In Kolt's hotel room, Nick and Hank discover a film reel and an OSS document from 1945. The document warns that the coins are toxic and should not be touched. Marquesa chases Renard and attacks him in a parking lot. Nick and Hank intervene, saving Renard, but Marquesa dies before Nick can question him about his mother's death. In the chaos, Kolt steals the coins.

Nick confronts Kolt in his hotel room and takes the coins. He hides them in his aunt's trailer and watches the reel from Kolt's suitcase. The film is black-and-white footage of Hitler delivering a speech. A close-up shows Hitler wearing the coins on his coat, and Nick sees him transform into a Blutbad.

==Reception==
===Viewers===
The episode was viewed by 5.30 million people, earning a 1.6/5 in the 18-49 rating demographics on the Nielson ratings scale, ranking first on its timeslot and fourth for the night in the 18-49 demographics, behind Shark Tank, Blue Bloods, and Undercover Boss. This was a 10% increase in viewership from the previous episode, which was watched by 4.79 from an 1.5/5 in the 18-49 demographics.

===Critical reviews===
"Three Coins in a Fuchsbau" received positive reviews. The A.V. Club's Kevin McFarland gave the episode a "B" grade and wrote, "This week threw a wrench into the typical procedural structure, using another tried-and-true option for supernatural shows: the magic object. In this case it's three gold coins, which benefit the holder with an extreme amount of confidence and bravado, but with the drawback that they make whoever touches them completely obsessed with obtaining them. I can think of many different shows that have used this different structure to brilliant effect — the Buffy bottle episode 'Older and Far Away' is probably my favorite kind-of-cheating example — but Grimm hasn't built up the kind of complicated relationships to pull something like that off. This is the kind of mystical element that everyone wants to have, not one that forces a new kind of situation. The same, stable steps through a case are the still there, just heightened a little bit by the presence of the coins."

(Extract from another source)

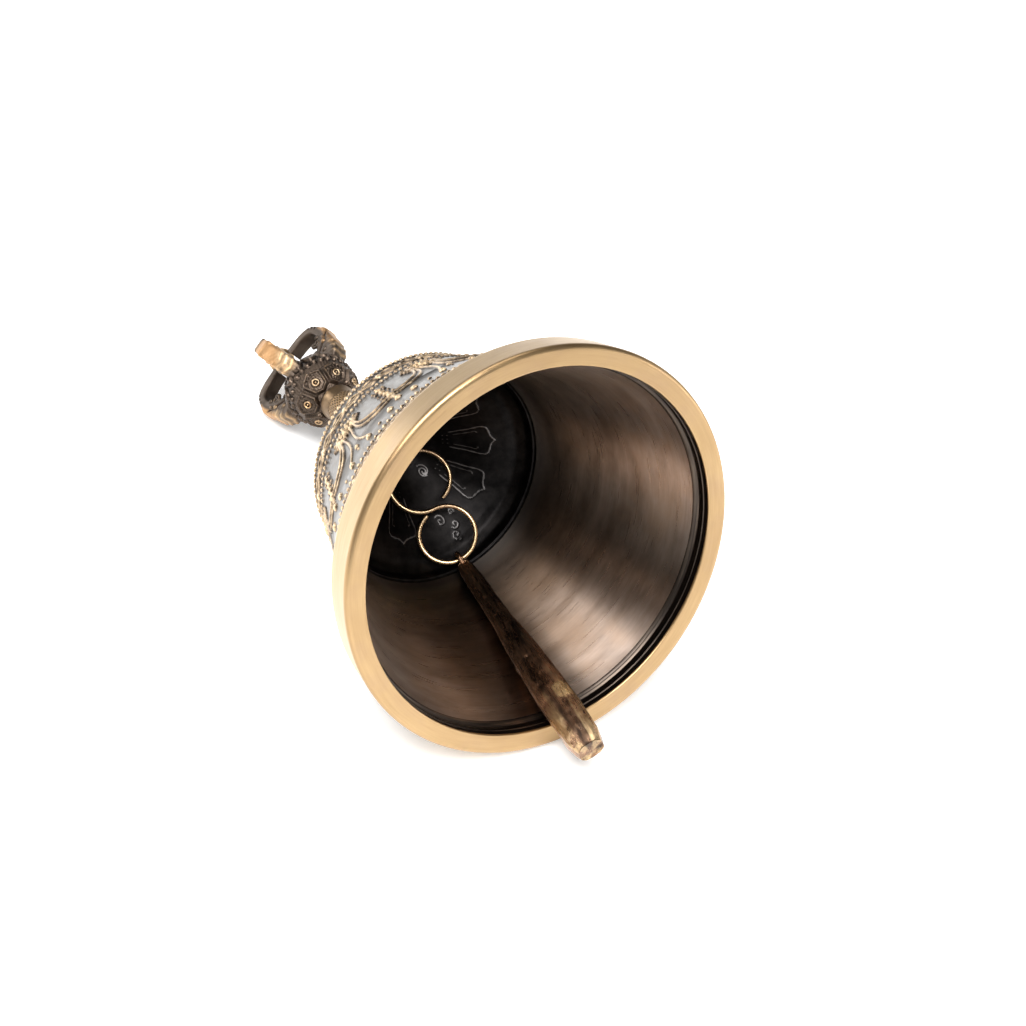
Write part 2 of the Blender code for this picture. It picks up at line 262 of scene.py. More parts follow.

Nick McHatton from TV Fanatic, gave a 4.5 star rating out of 5, stating: "The bromance between Eddie and Nick brings most of the humor to the show and he's a much better partner than Hank. With all the attention he gave to the cameras in Nick's trailer, I kind of wished Nick had invited him back to watch the old film. I would have loved to get Eddie's take on Hitler being a creature."

Shilo Adams from TV Overmind, stated: "'Three Coins in a Fuchsbau' was a tiny step back from the past few episodes in overall scope, but I think that it can be an important episode going forward. Nick hasn't really had to deal with his past much, once Marie, his last living relative, passed and it'll be interesting to see how he responds emotionally to Kolt's information. The fact that he included Juliette in the loop may indicate that Nick won't be ignoring the fact that his entire worldview got shook once he found out the role the Wesen world played in the death of his parents. He's seemed like a nice, normal guy from the beginning of the series and I root for him and Monroe to continue learning from one another and growing, but I felt like I barely knew Nick Burkhardt before 'Three Coins in a Fuchsbau'. The episode may not have provided a shocking reveal, but the fact that Grimm seems ready to embrace its true beginnings and bring on the mythology is a very, very promising thing for the show. Grimm may not be much on character backgrounds, but when it does fill in between the lines, I find that I'm liking it (and its characters) more and more."